I was scheduled to drop the wheels off Monday morning. Sunday night, I got to thinking. These 16s will be nice, but they are not the ULTIMATE wheel I really want to have on this car. There are some 17" options that, to me, are just absolutely killer. I plan to take that step eventually, so... why am I about to pay $1000 to have these 16s refinished, then throw $600 tires on them, if my heart's not set on it? Not to mention the hassle of trying to get these wheel painted correctly. The wheels are in nice shape as-is, they don't need the refurb and I would not recover any of the expense if I sold them.

So it came back to the list of 17s, all of them expensive. Here is my shorthand worksheet:
  • BBS RS
    • (various sizes)
    • Good: look cool, period correct, reasonable pricing
    • Bad: want something a little more unique, have to find/build a set to spec
  • BBS E50
    • (build to spec)
    • Good: amazeballs, DTM
    • Bad: Available new? Mg on the street?
  • BBS LM276
    • 17x8.5 et18
    • Good: can buy new, look great, fitment good, quality
    • Bad: already had them, 2x local homies have them
  • Volk TE37SL
    • 17x8.5 et15
    • Good: can buy new, perfect size and offset, light, strong, $3k ish
    • Bad: too similar to GTR, look huge, maybe too modern
  • [Replica by NTM] BBS E50 style
    • Good: can buy new, period look, good sizes, aluminum
    • Bad: Replica, slightly different look?
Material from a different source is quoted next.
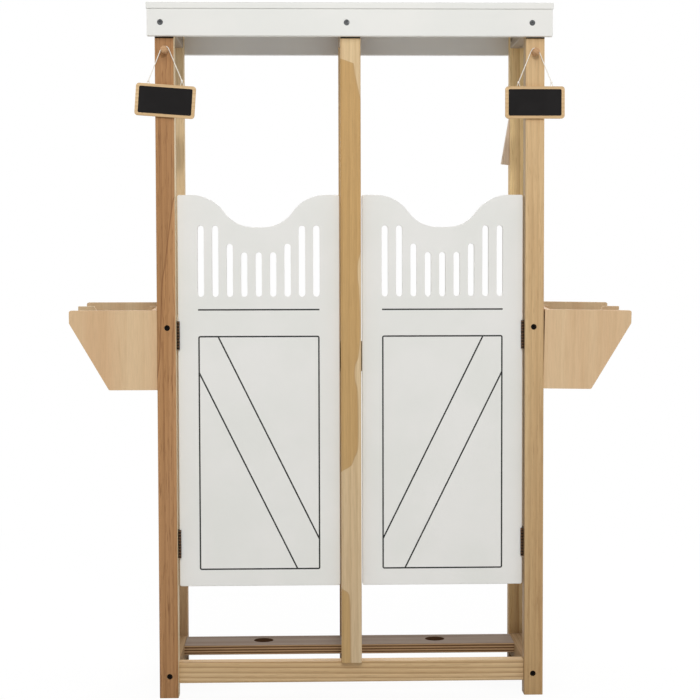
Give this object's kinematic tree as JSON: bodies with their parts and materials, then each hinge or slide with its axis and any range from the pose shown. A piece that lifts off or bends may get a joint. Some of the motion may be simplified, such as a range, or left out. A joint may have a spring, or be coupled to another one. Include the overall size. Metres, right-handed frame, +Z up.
{
  "type": "hobby horse stable",
  "caption": "Toy stable for hobby horses: timber frame with white saloon doors, flat roof, side feed troughs, stick shelf and hanging name boards.",
  "frame": {"origin": "on the floor, midway between the four corner posts", "axes": "+X along the front to the right as one faces the doors, +Y from the front to the back, +Z up"},
  "size_m": [0.887, 0.2772, 1.094],
  "materials": {
    "brown_pine": "clear matt varnish",
    "pale_pine": "clear matt varnish",
    "honey_pine": "clear matt varnish",
    "rail_pine": "clear matt varnish",
    "shelf_wood": "clear matt varnish",
    "trough_plywood": "clear matt varnish",
    "beech": "sanded",
    "white_paint": "satin white lacquer on board",
    "sign_wood": "sanded",
    "black_board": "matt chalkboard paint",
    "cotton_string": "twisted cotton",
    "dark_felt": "pressed felt",
    "black_steel": "black plated",
    "grey_steel": "dark plated",
    "zinc_steel": "zinc plated"
  },
  "bodies": {
    "stable_frame": {"barrel_nuts": "zinc_steel", "centre_post": "honey_pine", "centre_post_bolts": "grey_steel", "centre_top_rail": "rail_pine", "door_stop": "brown_pine", "door_stop_pads": "dark_felt", "frame_bolts": "black_steel", "front_bottom_rail": "rail_pine", "front_fascia": "white_paint", "front_left_post": "brown_pine", "front_right_post": "pale_pine", "hinge_post_screws": "black_steel", "left_bottom_rail": "rail_pine", "left_hinge_pins": "black_steel", "left_hinge_post_leaves": "black_steel", "left_middle_rail": "rail_pine", "left_sign_peg": "beech", "left_top_rail": "rail_pine", "left_trough_back_board": "trough_plywood", "left_trough_bottom": "trough_plywood", "left_trough_divider": "trough_plywood", "left_trough_front": "trough_plywood", "left_trough_outer_board": "trough_plywood", "left_trough_rear": "trough_plywood", "rear_centre_post": "pale_pine", "rear_fascia": "white_paint", "rear_left_post": "pale_pine", "rear_right_post": "pale_pine", "right_bottom_rail": "rail_pine", "right_hinge_pins": "black_steel", "right_hinge_post_leaves": "black_steel", "right_middle_rail": "rail_pine", "right_sign_peg": "beech", "right_top_rail": "rail_pine", "right_trough_back_board": "trough_plywood", "right_trough_bottom": "trough_plywood", "right_trough_divider": "trough_plywood", "right_trough_front": "trough_plywood", "right_trough_outer_board": "trough_plywood", "right_trough_rear": "trough_plywood", "roof_board": "white_paint", "roof_bolts": "grey_steel", "stick_shelf": "shelf_wood", "trough_dowels": "beech", "trough_screws": "zinc_steel", "wedge_rest": "pale_pine", "wood_screws": "zinc_steel"},
    "left_door": {"left_door": "white_paint", "left_hinge_door_leaves": "black_steel", "left_hinge_door_screws": "black_steel"},
    "right_door": {"right_door": "white_paint", "right_hinge_door_leaves": "black_steel", "right_hinge_door_screws": "black_steel"},
    "left_sign": {"left_sign_board": "sign_wood", "left_sign_panel": "black_board", "left_sign_string": "cotton_string"},
    "right_sign": {"right_sign_board": "sign_wood", "right_sign_panel": "black_board", "right_sign_string": "cotton_string"}
  },
  "joints": [
    {"name": "left_door_hinge", "type": "hinge", "parent": "stable_frame", "child": "left_door", "pos_m": [-0.2723, -0.1087, 0.41005], "axis": [0, 0, -1], "range_deg": [0, 110]},
    {"name": "right_door_hinge", "type": "hinge", "parent": "stable_frame", "child": "right_door", "pos_m": [0.2723, -0.1087, 0.41005], "axis": [0, 0, 1], "range_deg": [0, 110]},
    {"name": "left_sign_swing", "type": "hinge", "parent": "stable_frame", "child": "left_sign", "pos_m": [-0.2887, -0.1232, 1.0206], "axis": [0, 1, 0], "range_deg": [-45, 45]},
    {"name": "right_sign_swing", "type": "hinge", "parent": "stable_frame", "child": "right_sign", "pos_m": [0.2893, -0.1232, 1.0184], "axis": [0, 1, 0], "range_deg": [-45, 45]}
  ]
}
Priced like genuine
  • Cinel DTM
    • Good: period correct, DTM, high quality, good fitment
    • Bad: $1400/each allegedly
  • Livery Wheel Procar
    • Good: unique, fitment however I want, look cool
    • Bad: $1k/ea+, acquired taste, are they in business…?
  • Fikse FM5 or P113
    • Good: high quality, fitment however I want, look cool
    • Bad: $1k+/ea, slightly too modern looking
Of the batch, the TE37s are the bargain at 70,000JPY (~$635) a piece. Unfortunately, those are exactly the same wheels that I have on my GTR. I kept coming back to the BBS E50s, Every E30M I see on the internet that really stops me in my tracks is on them, either DTM or street car. Believing that BBS no longer manufactured the wheel, I had the NTM/replica wheels as far as the shopping cart and ready for checkout a couple evenings ago.
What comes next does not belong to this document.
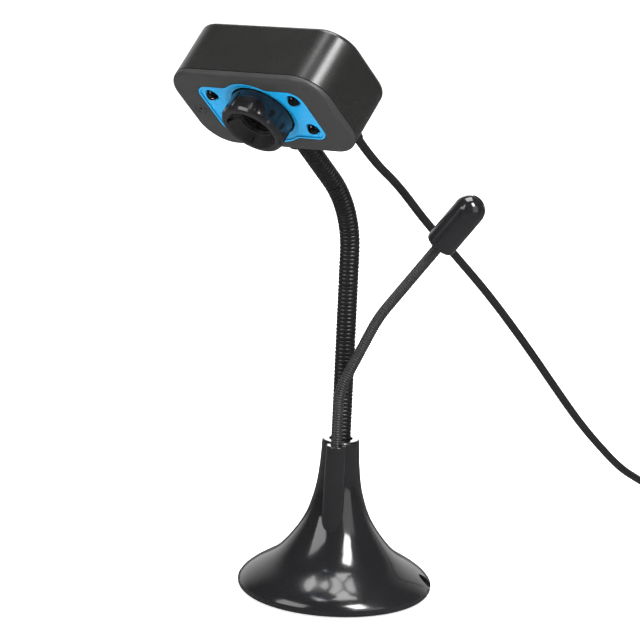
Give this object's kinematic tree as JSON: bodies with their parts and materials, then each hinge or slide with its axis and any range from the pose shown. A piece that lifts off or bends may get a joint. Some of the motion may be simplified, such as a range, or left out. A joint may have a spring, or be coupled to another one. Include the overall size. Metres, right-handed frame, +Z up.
{
  "type": "webcam",
  "caption": "Desk webcam: camera head on a bendable neck over a weighted trumpet base, with a small microphone on its own bendable neck.",
  "frame": {"origin": "centre of the foot pad's underside, on the table", "axes": "+Z up along the base's axis; the main neck leans the head towards -Y; +X is to the right of someone who faces the lens"},
  "size_m": [0.1091, 0.3352, 0.2394],
  "materials": {
    "gloss_black": "glossy moulded ABS",
    "satin_black": "satin moulded ABS",
    "bezel_grey": "fine matt texture",
    "trim_blue": "bright blue lacquer",
    "neck_black": "ribbed hose",
    "zinc_steel": "zinc plated",
    "ballast_steel": "rough cast",
    "foam_black": "closed-cell foam",
    "board_green": "solder mask",
    "lens_glass": "coated glass",
    "lamp_clear": "clear epoxy",
    "sensor_dark": "sensor window",
    "cord_black": "satin PVC",
    "plug_steel": "nickel plated",
    "tongue_white": "plain",
    "mic_can": "drawn can"
  },
  "bodies": {
    "base": {"base_shell": "gloss_black", "base_ballast": "ballast_steel", "base_plate": "satin_black", "base_screws": "zinc_steel", "foot_pad": "foam_black", "neck_stud": "zinc_steel", "neck_nut": "zinc_steel", "mic_stud": "zinc_steel"},
    "neck_1": {"neck_link_1": "neck_black"},
    "neck_2": {"neck_link_2": "neck_black"},
    "neck_3": {"neck_link_3": "neck_black"},
    "neck_4": {"neck_link_4": "neck_black"},
    "neck_5": {"neck_link_5": "neck_black"},
    "head": {"head_front": "bezel_grey", "head_back": "satin_black", "head_screws": "zinc_steel", "trim_plate": "trim_blue", "lamp_1": "lamp_clear", "lamp_2": "lamp_clear", "lamp_3": "lamp_clear", "lamp_4": "lamp_clear", "lamp_board": "board_green", "main_board": "board_green", "board_screws": "zinc_steel", "image_sensor": "sensor_dark", "status_lamp": "lamp_clear", "lens_holder": "satin_black", "neck_ferrule": "zinc_steel", "neck_collar": "satin_black", "ferrule_nut": "zinc_steel", "cord_relief": "cord_black", "usb_cord": "cord_black", "usb_cord_tail": "cord_black", "cord_coil": "cord_black", "coil_tie": "satin_black", "plug_grip": "cord_black", "plug_shield": "plug_steel", "plug_tongue": "tongue_white"},
    "focus_ring": {"focus_ring": "gloss_black", "lens_barrel": "satin_black", "front_lens": "lens_glass", "rear_lens": "lens_glass"},
    "mic_neck_1": {"mic_link_1": "neck_black"},
    "mic_neck_2": {"mic_link_2": "neck_black"},
    "mic_neck_3": {"mic_link_3": "neck_black"},
    "mic": {"mic_ferrule": "zinc_steel", "mic_housing": "gloss_black", "mic_cap": "gloss_black", "mic_holder": "foam_black", "mic_element": "mic_can"}
  },
  "joints": [
    {"name": "neck_side_low", "type": "hinge", "parent": "base", "child": "neck_1", "pos_m": [0, 0, 0.0726], "axis": [0, 1, 0], "range_deg": [-22, 8]},
    {"name": "neck_tilt_low", "type": "hinge", "parent": "neck_1", "child": "neck_2", "pos_m": [0, 0, 0.0953], "axis": [1, 0, 0], "range_deg": [-22, 22]},
    {"name": "neck_side_mid", "type": "hinge", "parent": "neck_2", "child": "neck_3", "pos_m": [0, 0, 0.118], "axis": [0, -1, 0], "range_deg": [-15, 22]},
    {"name": "neck_tilt_mid", "type": "hinge", "parent": "neck_3", "child": "neck_4", "pos_m": [0, 0, 0.1407], "axis": [-1, 0, 0], "range_deg": [-22, 22]},
    {"name": "neck_side_high", "type": "hinge", "parent": "neck_4", "child": "neck_5", "pos_m": [0, -0.00472, 0.16267], "axis": [0, 0.8951, 0.4459], "range_deg": [-22, 22]},
    {"name": "head_nod", "type": "hinge", "parent": "neck_5", "child": "head", "pos_m": [0, -0.01887, 0.18026], "axis": [1, 0, 0], "range_deg": [-28, 28]},
    {"name": "mic_swing_low", "type": "hinge", "parent": "base", "child": "mic_neck_1", "pos_m": [0.0046, -0.0074, 0.069], "axis": [-0.4226, 0.9063, 0], "range_deg": [-8, 25]},
    {"name": "mic_fold_low", "type": "hinge", "parent": "mic_neck_1", "child": "mic_neck_2", "pos_m": [0.00828, -0.00568, 0.09531], "axis": [-0.8214, -0.383, 0.4226], "range_deg": [-18, 18]},
    {"name": "mic_swing_high", "type": "hinge", "parent": "mic_neck_2", "child": "mic_neck_3", "pos_m": [0.01892, -0.00072, 0.11961], "axis": [0.4226, -0.9063, 0], "range_deg": [-22, 22]},
    {"name": "mic_fold_high", "type": "hinge", "parent": "mic_neck_3", "child": "mic", "pos_m": [0.03357, 0.00611, 0.14186], "axis": [0.7285, 0.3397, -0.5948], "range_deg": [-22, 22]},
    {"name": "focus_turn", "type": "hinge", "parent": "head", "child": "focus_ring", "pos_m": [0.00095, -0.05422, 0.2041], "axis": [0.1097, -0.7114, -0.6942], "range_deg": [-135, 135]}
  ]
}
Then, someone on FB mentioned that BBS would build me some for the same price. Thinking that he was yanking my chain, I asked him to point me in the right direction. He provided a contact at BBS Americas outside of Atlanta and in a matter of hours I had full details on what they could do for me. The representative explained to me that production of the magesium wheels had been halted few years ago, but enough people requested them that they dusted off the casting dies and tripled the unit price to make it worth their while. The rep threw a lot of information at me in a very short phone call, so this information is not 100% gospel, but he explained that BBS still offers 4 magnesium E50 centers in 5x120 bolt pitch. I asked him for a 17x8 et15 size, and he gave me two options: the first, his recommendation, was a 2" outer lip with a 6" inner lip. The second was a 1" outer lip with a 7" inner lip, same offset, with a different much more "deep" magnesium center. He provided some section drawings and I did my best Keynote engineering:

Note: the thickness of the center at the hoop bolting interface is 20mm, which is cut off in the drawing. True for both centers.
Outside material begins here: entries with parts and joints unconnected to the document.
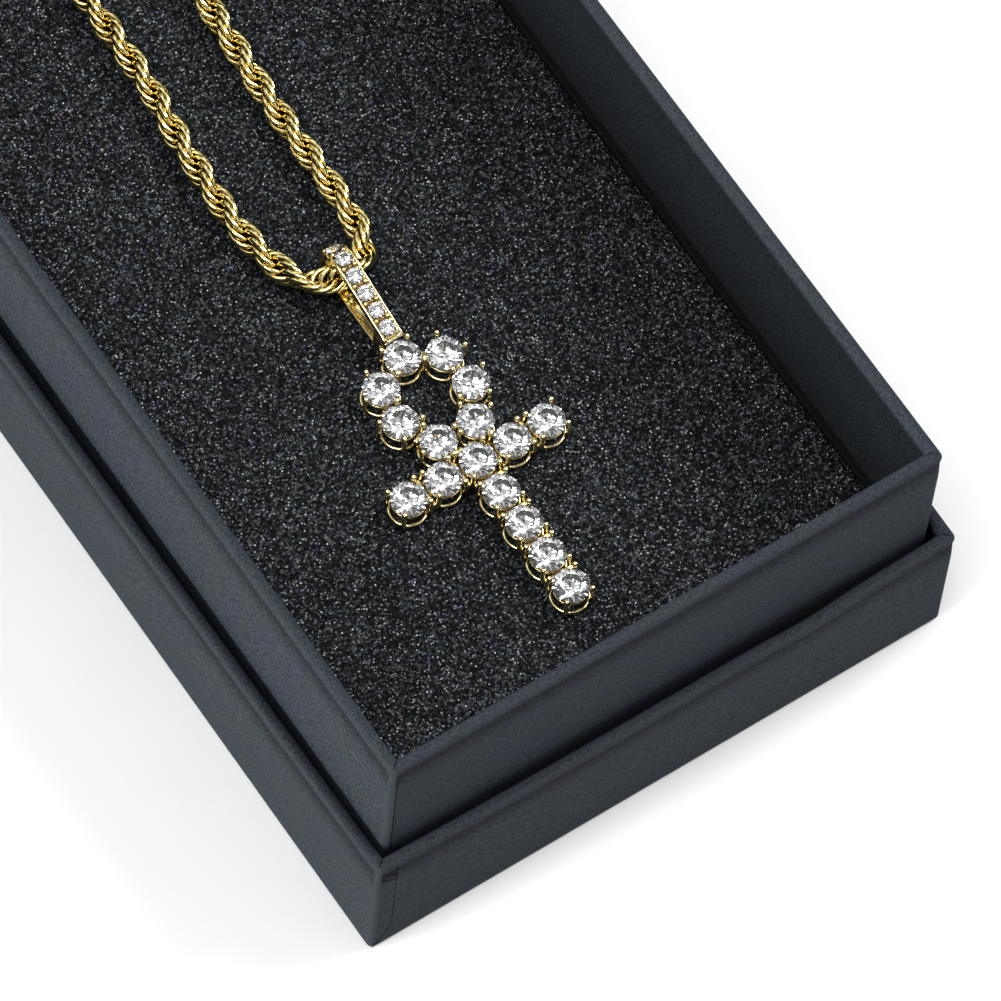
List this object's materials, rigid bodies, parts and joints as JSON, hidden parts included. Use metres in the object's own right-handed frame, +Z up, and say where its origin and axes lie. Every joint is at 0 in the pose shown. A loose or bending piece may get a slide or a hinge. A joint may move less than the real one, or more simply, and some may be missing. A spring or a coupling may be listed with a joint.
{
  "type": "ankh pendant necklace in gift box",
  "caption": "Ankh pendant of round claw-set stones on a rope chain, lying on the foam pad of an open rigid gift box that stands in its lid.",
  "frame": {"origin": "centre of the underside of the box's lid, on the surface it stands on", "axes": "+X across the box, +Y along it towards the end where the chain goes under the pad, +Z up"},
  "size_m": [0.0702, 0.1262, 0.0346],
  "materials": {
    "lid_paper": "matte slate black paper wrap",
    "tray_paper": "matte slate black paper wrap",
    "foam": "black foam with fine sparkling specks",
    "chain_gold": "bright yellow gold plate",
    "pendant_gold": "bright yellow gold plate",
    "clear_stone": "clear faceted stone"
  },
  "bodies": {
    "root": {"box_lid": "lid_paper", "box_tray": "tray_paper", "foam_pad": "foam", "rope_chain": "chain_gold", "clasp": "chain_gold", "ankh_frame": "pendant_gold", "bail": "pendant_gold", "centre_stone": "clear_stone", "right_arm_stone_1": "clear_stone", "right_arm_stone_2": "clear_stone", "left_arm_stone_1": "clear_stone", "left_arm_stone_2": "clear_stone", "stem_stone_1": "clear_stone", "stem_stone_2": "clear_stone", "stem_stone_3": "clear_stone", "stem_stone_4": "clear_stone", "loop_stone_1": "clear_stone", "loop_stone_2": "clear_stone", "loop_stone_3": "clear_stone", "loop_stone_4": "clear_stone", "loop_stone_5": "clear_stone", "loop_stone_6": "clear_stone", "loop_stone_7": "clear_stone", "bail_stone_1": "clear_stone", "bail_stone_2": "clear_stone", "bail_stone_3": "clear_stone", "bail_stone_4": "clear_stone", "bail_stone_5": "clear_stone", "bail_stone_6": "clear_stone", "bail_stone_7": "clear_stone"}
  },
  "joints": []
}
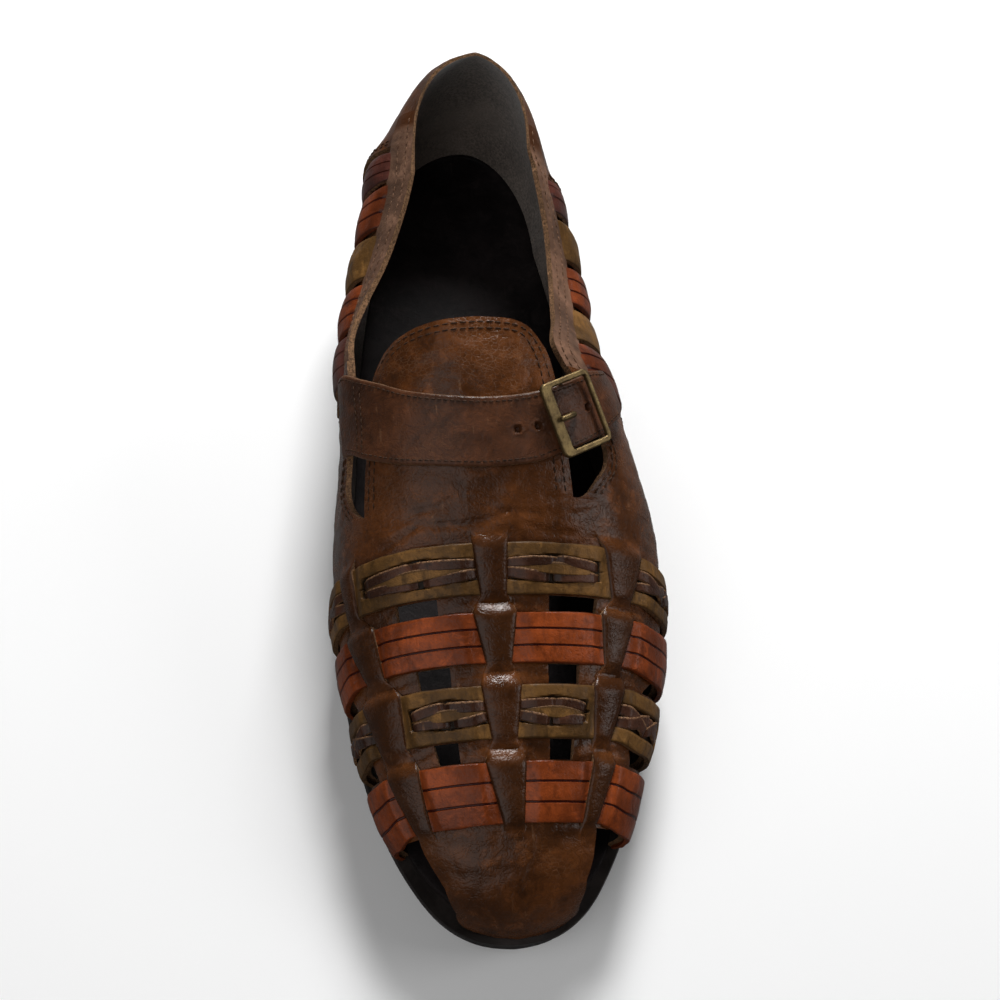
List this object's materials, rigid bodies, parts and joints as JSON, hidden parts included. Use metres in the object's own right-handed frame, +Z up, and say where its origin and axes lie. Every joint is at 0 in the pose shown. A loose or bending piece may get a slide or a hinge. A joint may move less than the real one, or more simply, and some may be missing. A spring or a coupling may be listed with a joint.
{
  "type": "fisherman sandal",
  "caption": "Left fisherman sandal: leather straps woven over the forefoot and quarters, a buckled instep strap over the tongue, a welt, an outsole and a low block heel.",
  "frame": {"origin": "on the floor, under the middle of the shoe's bounding box", "axes": "+Z up, -Y towards the toe, +Y towards the heel, +X towards the lateral side with the buckle"},
  "size_m": [0.1117, 0.3031, 0.0979],
  "materials": {
    "sole_rubber": "matt, near black",
    "welt_leather": "waxed, near black",
    "insole_leather": "satin, near black",
    "upper_leather": "waxed, grained, with orange and olive straps",
    "buckle_brass": "antique, satin"
  },
  "bodies": {
    "root": {"outsole": "sole_rubber", "heel": "sole_rubber", "welt": "welt_leather", "insole": "insole_leather", "upper": "upper_leather", "monk_strap": "upper_leather", "buckle_tab": "upper_leather", "buckle_frame": "buckle_brass", "buckle_prong": "buckle_brass"}
  },
  "joints": []
}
So I studied these drawings and determined that the 2/6" was going to be the better choice. I want the faces close to flush with the outer lip, like the race cars had, but the 1/7" was a little over-the-top. The center actually sticks proud of the lip (like those reverse-mount VW guys do... yikes) and there seems to be a very deep central pocket that could really change the look of the wheel. Some other tidbits I got from the rep:
  • Shown above are 2 of the 4 magnesium 5x120 centers BBS still offers. The one I selected, 389, is the only one of the four that doesn't have tapped holes in the face for turbofans. (darn)
  • Note the stock E30 M3 brake caliper profile shown in the 389 drawing.
  • The 393 center was apparently initially designed for E30 M3 DTM applications, where big brake clearance was required.
  • The 389 center is what was used on the H&R E30 demo car.
So after poring over photos available online, and drawing up these sections based on the drawings he provided, and even throwing it into CAD to get a rough idea of the look - I pulled the trigger today. 17x8 et15 square setup in gold. I consulted a couple of old chassis friends from Tesla and they said that new-cast magnesium should not be a problem on the street. They look like absolutely torture to clean but I can live with it because they are amazing. I love how they look, I am excited for the gold on a silver car, I love that they're magnesium and that they were used on the racecars. The centers are $675/ea and the 4 finished wheels will set me back $4700. It's almost double what I've ever spent on wheels... or really any aftermarket part for any of my cars. But this M3 is the one that I'm putting all the good parts, the 'keeper' that will get all the dream parts and look just how I want it to look. And again, it would only be $1600 more if I went through this whole exercise to re-fit the 16" M5 wheels.

I am keen not to over-tire the car, which is why I'm going with a square setup... I don't think the M3 needs staggered wheels. At this time I am planning to run 215/40 up front to make sure I don't have fitment issues, and I am on the fence about whether to do 215 in the rear as well or go up to 235/40. I have plenty of time to think about it, as the wheels are probably about 3 months away.